> [Task prompt]
Please output the lines shown below exactly as they appear.

> [Material provided]
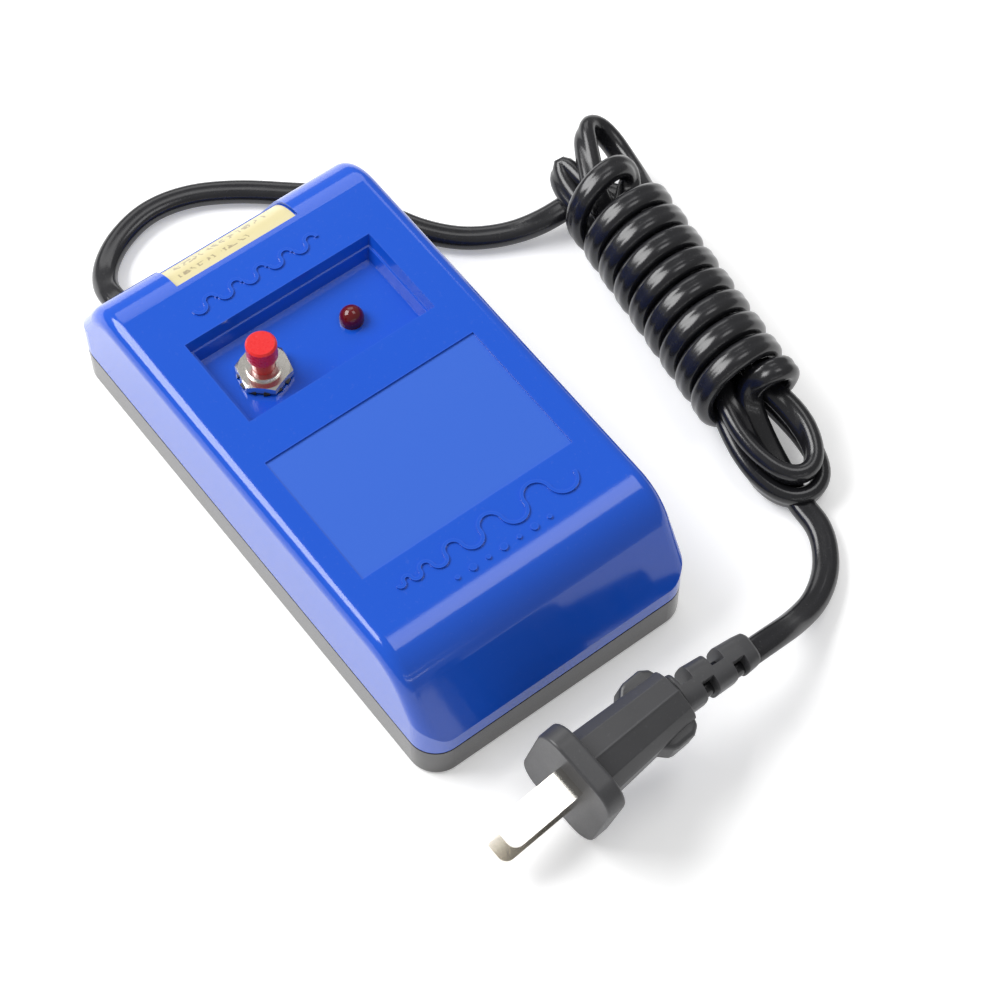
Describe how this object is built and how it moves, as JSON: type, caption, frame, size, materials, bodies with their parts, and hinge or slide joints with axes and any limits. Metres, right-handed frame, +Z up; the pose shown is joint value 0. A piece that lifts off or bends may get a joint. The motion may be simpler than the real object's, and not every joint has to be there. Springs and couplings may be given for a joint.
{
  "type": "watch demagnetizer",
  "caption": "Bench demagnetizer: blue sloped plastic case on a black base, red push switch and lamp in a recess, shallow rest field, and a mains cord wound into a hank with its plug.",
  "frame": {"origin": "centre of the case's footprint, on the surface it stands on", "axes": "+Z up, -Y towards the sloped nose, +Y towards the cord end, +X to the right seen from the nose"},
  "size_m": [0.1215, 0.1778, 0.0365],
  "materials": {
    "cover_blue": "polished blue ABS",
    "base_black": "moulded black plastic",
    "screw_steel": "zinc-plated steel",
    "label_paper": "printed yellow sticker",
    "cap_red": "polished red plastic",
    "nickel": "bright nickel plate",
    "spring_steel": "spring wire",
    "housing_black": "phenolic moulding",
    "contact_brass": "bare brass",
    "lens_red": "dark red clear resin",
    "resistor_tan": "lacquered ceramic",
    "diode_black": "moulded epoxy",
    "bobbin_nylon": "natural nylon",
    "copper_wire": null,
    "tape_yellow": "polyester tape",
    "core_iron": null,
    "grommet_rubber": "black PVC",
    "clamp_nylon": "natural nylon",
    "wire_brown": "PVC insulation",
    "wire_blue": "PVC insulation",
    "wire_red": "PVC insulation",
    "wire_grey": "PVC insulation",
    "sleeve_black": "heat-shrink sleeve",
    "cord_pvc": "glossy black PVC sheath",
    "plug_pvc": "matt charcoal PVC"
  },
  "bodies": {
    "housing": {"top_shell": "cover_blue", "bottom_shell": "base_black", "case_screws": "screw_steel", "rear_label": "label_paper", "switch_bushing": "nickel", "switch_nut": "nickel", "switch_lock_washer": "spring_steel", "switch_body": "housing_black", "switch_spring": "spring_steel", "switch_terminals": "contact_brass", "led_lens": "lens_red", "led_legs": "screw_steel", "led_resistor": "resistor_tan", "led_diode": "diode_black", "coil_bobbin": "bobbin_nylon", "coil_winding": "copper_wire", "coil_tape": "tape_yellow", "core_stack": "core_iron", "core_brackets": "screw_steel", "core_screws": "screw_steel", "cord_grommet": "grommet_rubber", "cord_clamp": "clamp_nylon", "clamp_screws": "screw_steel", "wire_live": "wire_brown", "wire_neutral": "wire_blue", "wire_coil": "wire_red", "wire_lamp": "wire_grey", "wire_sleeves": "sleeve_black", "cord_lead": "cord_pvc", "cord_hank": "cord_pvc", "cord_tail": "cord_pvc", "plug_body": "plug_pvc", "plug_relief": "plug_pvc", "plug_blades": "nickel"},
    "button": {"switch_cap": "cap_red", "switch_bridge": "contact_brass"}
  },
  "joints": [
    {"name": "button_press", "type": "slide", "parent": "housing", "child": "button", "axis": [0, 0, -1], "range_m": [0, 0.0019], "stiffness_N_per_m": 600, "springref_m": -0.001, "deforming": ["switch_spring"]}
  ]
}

> [Result for this task]
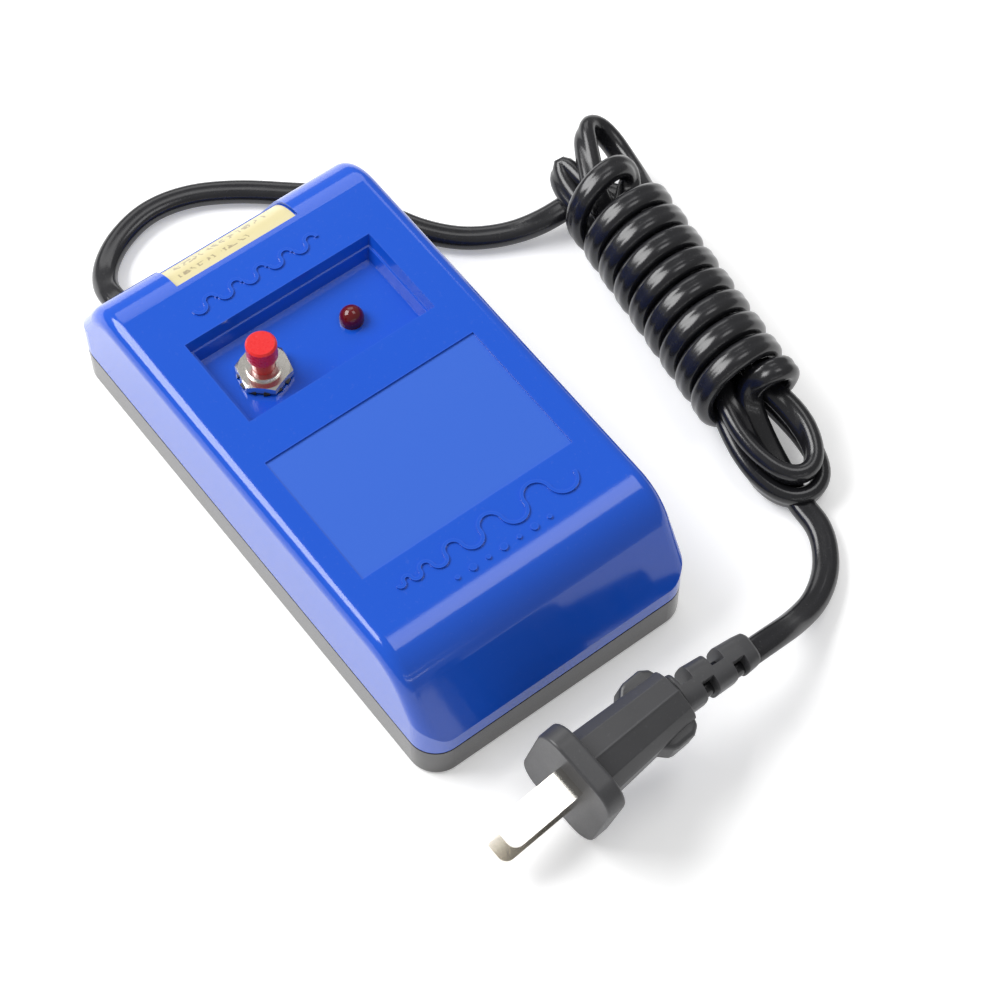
Describe how this object is built and how it moves, as JSON: type, caption, frame, size, materials, bodies with their parts, and hinge or slide joints with axes and any limits. Metres, right-handed frame, +Z up; the pose shown is joint value 0. A piece that lifts off or bends may get a joint. The motion may be simpler than the real object's, and not every joint has to be there. Springs and couplings may be given for a joint.
{
  "type": "watch demagnetizer",
  "caption": "Bench demagnetizer: blue sloped plastic case on a black base, red push switch and lamp in a recess, shallow rest field, and a mains cord wound into a hank with its plug.",
  "frame": {"origin": "centre of the case's footprint, on the surface it stands on", "axes": "+Z up, -Y towards the sloped nose, +Y towards the cord end, +X to the right seen from the nose"},
  "size_m": [0.1215, 0.1778, 0.0365],
  "materials": {
    "cover_blue": "polished blue ABS",
    "base_black": "moulded black plastic",
    "screw_steel": "zinc-plated steel",
    "label_paper": "printed yellow sticker",
    "cap_red": "polished red plastic",
    "nickel": "bright nickel plate",
    "spring_steel": "spring wire",
    "housing_black": "phenolic moulding",
    "contact_brass": "bare brass",
    "lens_red": "dark red clear resin",
    "resistor_tan": "lacquered ceramic",
    "diode_black": "moulded epoxy",
    "bobbin_nylon": "natural nylon",
    "copper_wire": null,
    "tape_yellow": "polyester tape",
    "core_iron": null,
    "grommet_rubber": "black PVC",
    "clamp_nylon": "natural nylon",
    "wire_brown": "PVC insulation",
    "wire_blue": "PVC insulation",
    "wire_red": "PVC insulation",
    "wire_grey": "PVC insulation",
    "sleeve_black": "heat-shrink sleeve",
    "cord_pvc": "glossy black PVC sheath",
    "plug_pvc": "matt charcoal PVC"
  },
  "bodies": {
    "housing": {"top_shell": "cover_blue", "bottom_shell": "base_black", "case_screws": "screw_steel", "rear_label": "label_paper", "switch_bushing": "nickel", "switch_nut": "nickel", "switch_lock_washer": "spring_steel", "switch_body": "housing_black", "switch_spring": "spring_steel", "switch_terminals": "contact_brass", "led_lens": "lens_red", "led_legs": "screw_steel", "led_resistor": "resistor_tan", "led_diode": "diode_black", "coil_bobbin": "bobbin_nylon", "coil_winding": "copper_wire", "coil_tape": "tape_yellow", "core_stack": "core_iron", "core_brackets": "screw_steel", "core_screws": "screw_steel", "cord_grommet": "grommet_rubber", "cord_clamp": "clamp_nylon", "clamp_screws": "screw_steel", "wire_live": "wire_brown", "wire_neutral": "wire_blue", "wire_coil": "wire_red", "wire_lamp": "wire_grey", "wire_sleeves": "sleeve_black", "cord_lead": "cord_pvc", "cord_hank": "cord_pvc", "cord_tail": "cord_pvc", "plug_body": "plug_pvc", "plug_relief": "plug_pvc", "plug_blades": "nickel"},
    "button": {"switch_cap": "cap_red", "switch_bridge": "contact_brass"}
  },
  "joints": [
    {"name": "button_press", "type": "slide", "parent": "housing", "child": "button", "axis": [0, 0, -1], "range_m": [0, 0.0019], "stiffness_N_per_m": 600, "springref_m": -0.001, "deforming": ["switch_spring"]}
  ]
}